F. F. Bruce On The Colossian Heresy

Basically, their teaching seems to have been Jewish. This appears from the part played in it by legal ordinances, circumcision, food regulations, the sabbath, new moon and other prescriptions of the Jewish calendar. But it was not the more straightforward Judaism against which the churches of Galatia had to be put on their guard. That Judaism was probably introduced into the Galatian churches by emissaries from Judaea; the Colossian heresy was more probably a Phrygian development in which a local variety of Judaism had been fused with a philosophy of non-Jewish origin—an early and simple form of gnosticism.1

…All this was presented as a form of advanced teaching for a spiritual élite.
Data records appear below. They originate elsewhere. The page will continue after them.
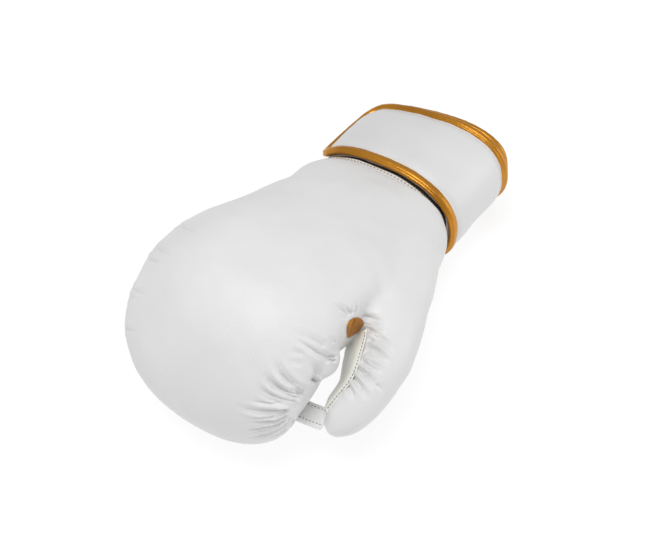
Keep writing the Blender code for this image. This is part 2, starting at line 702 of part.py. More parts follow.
def panel_grid(lift, margin):
    """The flat inner side of the thumb as a grid, raised by lift, its edges moved in by margin."""
    rows = np.interp(
        np.linspace(PANEL_START, PANEL_END, PANEL_STATIONS), THUMB["along"], np.arange(len(THUMB_SECTIONS))
    )
    fine = np.linspace(0, len(THUMB_SECTIONS) - 1, 200)
    frame = thumb_frame(fine)
    out, up, _ = thumb_axes(frame)
    grid = []
    for place in rows:
        k = int(np.argmin(np.abs(fine - place)))
        thick, deep = frame["thick"][k], frame["deep"][k]
        ring = oval(thick, thick, deep, deep, THUMB_SQUARENESS, THUMB_SQUARENESS, (60, 60, 60, 60))
        flat = ring[ring[:, 0] < -INNER_FLAT * thick + INNER_SLOPE * ring[:, 1]]
        low, high = flat[:, 1].min() + margin, flat[:, 1].max() - margin
        heights = np.linspace(low, high, PANEL_POINTS)[:, None]
        across = -INNER_FLAT * thick + INNER_SLOPE * heights
        grid.append(frame["centre"][k] + (across - lift) * out[k] + heights * up[k])
    return np.array(grid)


def make_inner_panel(material):
    lift = 2 * SEAM_GAP
    top = panel_grid(lift + PANEL_THICKNESS, SEAM_GAP)
    return slab("thumb_inner_panel", top, panel_grid(lift, SEAM_GAP), material)


def thumb_point(share):
    """Middle of the thumb at a share of its length."""
    places = np.interp(share, THUMB["along"], np.arange(len(THUMB_SECTIONS)))
    frame = thumb_frame(np.array([places]))
    return {name: value[0] for name, value in frame.items()}


def make_gusset(material):
    """The wedge of leather in the crotch between thumb and hand; the cutters trim its sides to them."""
    at = thumb_point(GUSSET_AT)
    heights = np.linspace(*GUSSET_UP, 6) * THUMB_DEPTH / 2
    across = np.linspace(*GUSSET_ACROSS, 7) * THUMB_THICKNESS / 2
    dish = np.linspace(-1, 1, len(across)) ** 2 * GUSSET_DISH * GUSSET_LENGTH
    front, back = [], []
    for height in heights:
        dip = ease(height / THUMB_DEPTH - GUSSET_UP[0]) * GUSSET_DIP * GUSSET_LENGTH
        x = at["centre"][0] + across + height * GUSSET_LEAN
        y = at["centre"][1] - GUSSET_LENGTH / 2 + dip - dish
        z = at["centre"][2] + height - GUSSET_TILT * (across - across.mean())
        front.append(np.stack([x, y, z], axis=1))
        back.append(np.stack([x, 0 * x + at["centre"][1] + GUSSET_BACK * GUSSET_LENGTH, z], axis=1))
    return slab("thumb_gusset", np.array(front), np.array(back), material)


def make_tether(material):
    """The flat strap that ties the thumb's tip to the fist; the cutters trim its ends."""
    at = thumb_point(TETHER_AT)
    across = np.linspace(*TETHER_ACROSS, 7) * THUMB_THICKNESS / 2
    sag = np.linspace(-1, 1, len(across)) ** 2 * TETHER_SAG * TETHER_WIDTH
    half = np.array([0, 0, TETHER_THICKNESS / 2])
    top, bottom = [], []
    for x, raised in zip(across, sag):
        y = np.linspace(-0.5, 0.5, 3) * TETHER_WIDTH + TETHER_SLOPE * x
        row = at["centre"] + np.stack([x + 0 * y, y, raised + 0 * y], axis=1)
        top.append(row + half)
        bottom.append(row - half)
    return slab("thumb_tether", np.array(top), np.array(bottom), material)


def thumb_hollow():
    """The hollow that the thumb goes into, from the hand's own hollow to near the tip."""
    reach = np.interp([0.0, HOLLOW_REACH], THUMB["along"], np.arange(len(THUMB_SECTIONS)))
    return thumb_rings(np.linspace(*reach, THUMB_HOLLOW_RINGS), THUMB_HOLLOW_QUARTERS, THUMB_PAD)


def leather(name, colour, roughness, metallic=0.0):
    material = bpy.data.materials.new(name)
    material.use_nodes = True
    shader = material.node_tree.nodes["Principled BSDF"]
    shader.inputs["Base Color"].default_value = (*colour, 1)
    shader.inputs["Roughness"].default_value = roughness
    shader.inputs["Metallic"].default_value = metallic
    material.diffuse_color = (*colour, 1)
    return material


def cut(obj, cutter):
    boolean = obj.modifiers.new("cut_by_" + cutter.name, "BOOLEAN")
    boolean.operation = "DIFFERENCE"
    boolean.solver = "EXACT"
    boolean.object = cutter


def as_cutter(obj, collection):
    obj.hide_render = True
    obj.display_type = "WIRE"
    collection.objects.link(obj)
    return obj


def new_collection(name):
    collection = bpy.data.collections.new(name)
    bpy.context.scene.collection.children.link(collection)
    return collection


def lowest_and_highest(objects):
    graph = bpy.context.evaluated_depsgraph_get()
    corners = [obj.matrix_world @ Vector(c) for obj in objects for c in obj.evaluated_get(graph).bound_box]
    return [Vector([pick(c[k] for c in corners) for k in range(3)]) for pick in (min, max)]


def build():
    for obj in list(bpy.data.objects):
        bpy.data.objects.remove(obj)
    glove = new_collection("boxing_glove")
    cutters = new_collection("cutters")

    hand = loft("hand_shell", hand_surface(), leather("hand_leather", WHITE, 0.42))
    thumb = loft("thumb_shell", thumb_surface(), leather("thumb_leather", WHITE, 0.42))
    panel = make_inner_panel(leather("panel_leather", CREAM, 0.50))
    gusset = make_gusset(leather("gusset_leather", GOLD, 0.35, 0.4))
    tether = make_tether(leather("tether_leather", WHITE, 0.45))
    cuff = make_cuff(leather("cuff_leather", WHITE, 0.45))
    rim = make_rim_binding(leather("rim_leather", GOLD, 0.35, 0.4))
    strap = make_strap(leather("strap_leather", WHITE, 0.40))
    binding = make_strap_binding(leather("binding_leather", GOLD, 0.32, 0.4))
    pieces = [hand, thumb, panel, gusset, tether, cuff, rim, strap, binding]
    for piece in pieces:
        glove.objects.link(piece)

    hand_clear = as_cutter(loft("hand_clear", hand_surface(SEAM_GAP)), cutters)
    thumb_clear = as_cutter(loft("thumb_clear", thumb_surface(SEAM_GAP)), cutters)
    hollow = as_cutter(loft("hand_hollow", hollow_rings()), cutters)
    thumb_room = as_cutter(loft("thumb_hollow", thumb_hollow()), cutters)
    above_panel = panel_grid(3 * SEAM_GAP + PANEL_THICKNESS, -SEAM_GAP)
    below_panel = panel_grid(-SEAM_GAP, -SEAM_GAP)
    panel_clear = as_cutter(slab("panel_clear", above_panel, below_panel), cutters)

    cut(hand, hollow)
    cut(hand, thumb_room)
    cut(thumb, hand_clear)
    cut(thumb, thumb_room)
    for piece in (panel, gusset, tether):
        cut(piece, hand_clear)
    for piece in (gusset, tether):
        cut(piece, thumb_clear)
    cut(tether, panel_clear)

    bpy.context.view_layer.update()
    low, high = lowest_and_highest(pieces)
    place = bpy.data.objects.new("glove_origin", None)
    glove.objects.link(place)
    for obj in pieces + list(cutters.objects):
        obj.parent = place
    place.location = (-(low.x + high.x) / 2, -(low.y + high.y) / 2, -low.z)
    for piece in pieces:
        piece.data.shade_smooth()
    bpy.context.view_layer.update()


if __name__ == "__main__":
    build()
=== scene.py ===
"""Looks of the boxing glove: its leather, folds, bindings and stitches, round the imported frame.

The shapes are worked out as in the model: metres, the cuff's seam at y = 0, knuckles towards -Y, table
at z = 0. MOVE, read from the frame, then takes them to their place.
"""

import json
import math

import bmesh
import bpy
import numpy as np
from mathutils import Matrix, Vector
from mathutils.bvhtree import BVHTree

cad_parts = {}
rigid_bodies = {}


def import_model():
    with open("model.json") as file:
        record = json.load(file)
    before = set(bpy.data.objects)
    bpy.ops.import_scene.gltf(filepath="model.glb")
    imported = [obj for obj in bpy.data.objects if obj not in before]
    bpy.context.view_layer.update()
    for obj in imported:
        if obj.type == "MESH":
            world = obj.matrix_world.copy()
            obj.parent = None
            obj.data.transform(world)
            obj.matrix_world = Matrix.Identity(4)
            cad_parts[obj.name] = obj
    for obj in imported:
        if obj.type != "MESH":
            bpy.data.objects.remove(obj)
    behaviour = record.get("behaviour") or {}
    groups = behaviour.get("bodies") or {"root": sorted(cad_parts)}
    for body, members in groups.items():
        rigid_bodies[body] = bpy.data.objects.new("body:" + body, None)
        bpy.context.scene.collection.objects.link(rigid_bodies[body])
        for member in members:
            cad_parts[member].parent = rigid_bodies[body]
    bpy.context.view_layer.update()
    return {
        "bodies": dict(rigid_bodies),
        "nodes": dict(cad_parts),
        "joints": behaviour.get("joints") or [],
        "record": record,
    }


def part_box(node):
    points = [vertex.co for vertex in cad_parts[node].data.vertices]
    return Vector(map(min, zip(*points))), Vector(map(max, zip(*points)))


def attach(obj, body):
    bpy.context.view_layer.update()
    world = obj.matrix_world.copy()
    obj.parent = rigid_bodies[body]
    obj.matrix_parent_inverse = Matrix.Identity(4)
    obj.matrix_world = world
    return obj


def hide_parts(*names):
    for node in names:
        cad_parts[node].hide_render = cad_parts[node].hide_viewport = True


# Camera: where it stands round a point of the glove, and the photograph's frame in pixels
CAMERA_AZIMUTH = 37
CAMERA_ELEVATION = 50
CAMERA_DISTANCE = 0.600
LOOK_AT = np.array([0.0, -0.070, 0.050])
PHOTO_SIZE = (650, 533)
PHOTO_MIDDLE = (323, 264)
FOCAL_PIXELS = 903
SENSOR_WIDTH = 36.0

# Studio: how bright the sky is, each softbox's power, size and place, and the light table. The top one's
# place is in the frame's axes, the others' are along the camera's right, up and backward directions
SKY = 0.40
TOP_POWER = 7.4
TOP_SIZE = 0.8
TOP_PLACE = (-0.02, -0.22, 1.26)
FRONT_POWER = 2.6
FRONT_SIZE = 0.7
FRONT_PLACE = (-0.25, 0.35, 1.3)
SIDE_POWER = 3.6
SIDE_SIZE = 0.9
SIDE_PLACE = (1.3, 0.3, 0.4)
FLOOR_HALF = 4.0
FLOOR_DROP = 0.0002
FLOOR_REFLECTS = 0.25
FLOOR_GLOWS = 0.80

# Hand and fist
HAND_LENGTH = 0.214
FIST_HEIGHT = 0.125
FIST_WIDTH = 0.133
WRIST_WIDTH = 0.112
WRIST_HEIGHT = 0.074
WRIST_SWELL = 0.0036
WRIST_SWELL_AT = -0.010
WRIST_SWELL_LENGTH = 0.019
KNUCKLE_PAD = 0.036
SIDE_PAD = 0.018
PALM_WALL = 0.004
FINGER_LINING = 0.008

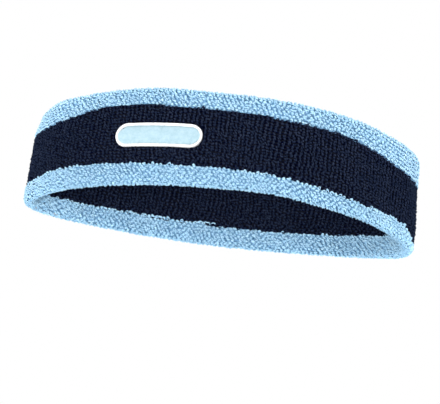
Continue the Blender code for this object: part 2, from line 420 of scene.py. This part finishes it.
# The knit's tension wanders in slow waves: waves in a round, and where they start along and across
WAVES = [(k, rng.uniform(0, 2 * math.pi), rng.uniform(0, 2 * math.pi)) for k in (5, 8, 13, 19)]
WANDER_ALONG, WANDER_ACROSS = 0.0034, 0.00007
DRIFT_ALONG, DRIFT_ACROSS = 0.11, 0.23   # how far the waves have moved on from one round to the next
WALE_SHIFTS = rng.normal(0, 0.00035, WALES)   # each column of loops is a little out of step with the next
ROUNDS = np.arange(ZONE_ENDS[-1] + 1)
ROUND_SHIFTS = rng.normal(0, 1, len(ROUNDS))   # and so is each round; scaled by the pile's offset


def uneven(wales, row):
    """How far a loop is off its even place along the band and across it, round the section, in metres."""
    part = wales / WALES * 2 * math.pi
    along = sum(np.sin(k * part + a + DRIFT_ALONG * row) / k for k, a, _ in WAVES) * WANDER_ALONG
    across = sum(np.sin(2 * k * part + b + DRIFT_ACROSS * row) for k, _, b in WAVES) * WANDER_ACROSS
    return along, across + WALE_SHIFTS[wales.astype(int) % WALES]


def pile_end(first, last, side, pile):
    """One end of pile yarn knitted round and round as a chain of standing loops; side is its place."""
    wales_round = WALES + pile["stagger"]
    loops = int(round((last - first) * wales_round))
    part = np.append(np.tile(LOOP_PARTS, loops), 1.0)
    loop = np.append(np.repeat(np.arange(loops), len(LOOP_PARTS)), loops - 1)

    def each(middle, spread):
        """A random value for each loop, given at all its points."""
        return rng.normal(middle, spread, loops)[loop]

    # the loop's even place
    wales = first * wales_round + loop + 0.5
    row = wales / wales_round
    middle_along = (wales % wales_round) / wales_round * AROUND
    middle_way = row_way(first + (loop + part) / wales_round, middle_along)
    off_along, off_way = uneven(wales % wales_round, row)
    off_along = off_along + each(0, pile["loose"]) + np.interp(row, ROUNDS, ROUND_SHIFTS) * pile["offset"]

    # its shape: it rises from one foot to its crest, turns and spreads there, and comes down to the next foot
    rise = np.sin(math.pi * part) ** pile["steep"]
    tall = np.clip(each(1.0, pile["tallness"]), SHORTEST, TALLEST)
    turn = (math.radians(pile["twist"]) + each(0, math.radians(pile["sway"]))) * rise**0.8
    reach = (part - 0.5) * LOOP_WIDE * (1 - CREST_NARROWER * rise)
    aside = side * pile["apart"] * rise
    along = middle_along + off_along + reach * np.cos(turn) - aside * np.sin(turn)
    along = along + each(0, pile["strays"]) * rise
    way = middle_way + off_way + each(0, pile["strays"]) * rise
    way = way + reach * np.sin(turn) + aside * np.cos(turn)

    # how far it stands out
    crowded = pile["crowding"] * step(np.abs(plan_x(middle_along)), CROWDED_FROM, CROWDED_BY)
    pressed = step(inside_mark(along, way), MARK_PRESSES_FROM, MARK_PRESSES_FULLY)
    over_rim = on_rim(way)
    deep = 1 - rise * tall * (1 - RIM_SHORTER * over_rim)
    out = pile["puff"] - FOOT * deep * (1 - crowded) - pressed * rise * MARK_PRESSES
    path = place(along, way, out)
    forward, on, _ = directions(along, way)
    across = on * np.cos(turn)[:, None] - forward * np.sin(turn)[:, None]
    thick = (pile["fuller"] + RIM_FULLER * over_rim) * YARN * ((1 - FOOT_THINNER) + FOOT_THINNER * rise)
    # each point's height in the pile, for the painted shade at the loops' feet: less of it where the loops
    # crowd, all of it under the mark's stitches
    height = (rise + (1 - rise) * crowded) * (1 - pressed)
    return path, across, thick * each(1.0, YARN_VARIES), height


def knitted_rounds(name, first, last, look, pile):
    """Rounds of loops from row first to row last, all the ends of their yarn in one piece."""
    ends = [pile_end(first, last, side, pile) for side in ENDS]
    yarns = bundle([tube(path, across, radius, YARN_SIDES) for path, across, radius, _ in ends])
    heights = np.concatenate([np.repeat(height, YARN_SIDES) for _, _, _, height in ends])
    return mesh_piece(name, *yarns, [look], heights=heights)


def terry(looks):
    """The pile, zone by zone, in pieces of a few rounds each."""
    a, b, c, d, e = ZONE_ENDS
    zones = [
        ("inner_navy_loops", a, b, "terry_navy", "inner_terry_navy", NAVY_PILE),
        ("lower_blue_loops", b, c, "terry_blue", "lower_terry_blue", BLUE_PILE),
        ("outer_navy_loops", c, d, "terry_navy", "outer_terry_navy", NAVY_PILE),
        ("upper_blue_loops", d, e, "terry_blue", "upper_terry_blue", BLUE_PILE),
    ]
    made = []
    for name, start, end, slot, node, pile in zones:
        pieces = math.ceil((end - start) / ROUNDS_A_PIECE)
        cuts = [start + round((end - start) * i / pieces) for i in range(pieces + 1)]
        for number, (first, last) in enumerate(zip(cuts, cuts[1:]), 1):
            yarn = knitted_rounds(f"{name}_{number}", int(first), int(last), looks[slot], pile)
            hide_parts(node)
            made.append(yarn)
    return made


# each loose tail's start from where the rounds begin, its length, its height over the stripe and its curl
TAILS = [
    (-0.0052, 0.0030, 0.0007, 0.0003),
    (-0.0022, 0.0030, 0.0011, -0.0003),
    (0.0014, 0.0034, 0.0008, 0.0003),
]
TAIL_DEEP, TAIL_ARCH = 0.0012, 0.0017   # how far under the crests a tail starts, and how far it arches up
TAIL_TAPER = 0.3
TAIL_SIDES = 6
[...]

The Christians of Colossae were urged to go in for this progressive wisdom and knowledge (gnōsis), to explore the deeper mysteries by a series of successive initiations until they attained perfection (teleiōsis). Christian baptism was but a preliminary initiation; those who wished to proceed farther along the path of truth must put off all material elements by pursuing an ascetic regimen until at last they became citizens of the spiritual world, the realm of light.

F. F. Bruce, Paul: Apostle of the Free Spirit (Milton Keynes, UK: Paternoster, 1977), 413, 414.

NOTE

1. HB editor’s note: It seems rather more accurate to say that the Colossian heresy contained within it some of the same impulses and errors found in Gnosticism, which was a second-century phenomenon.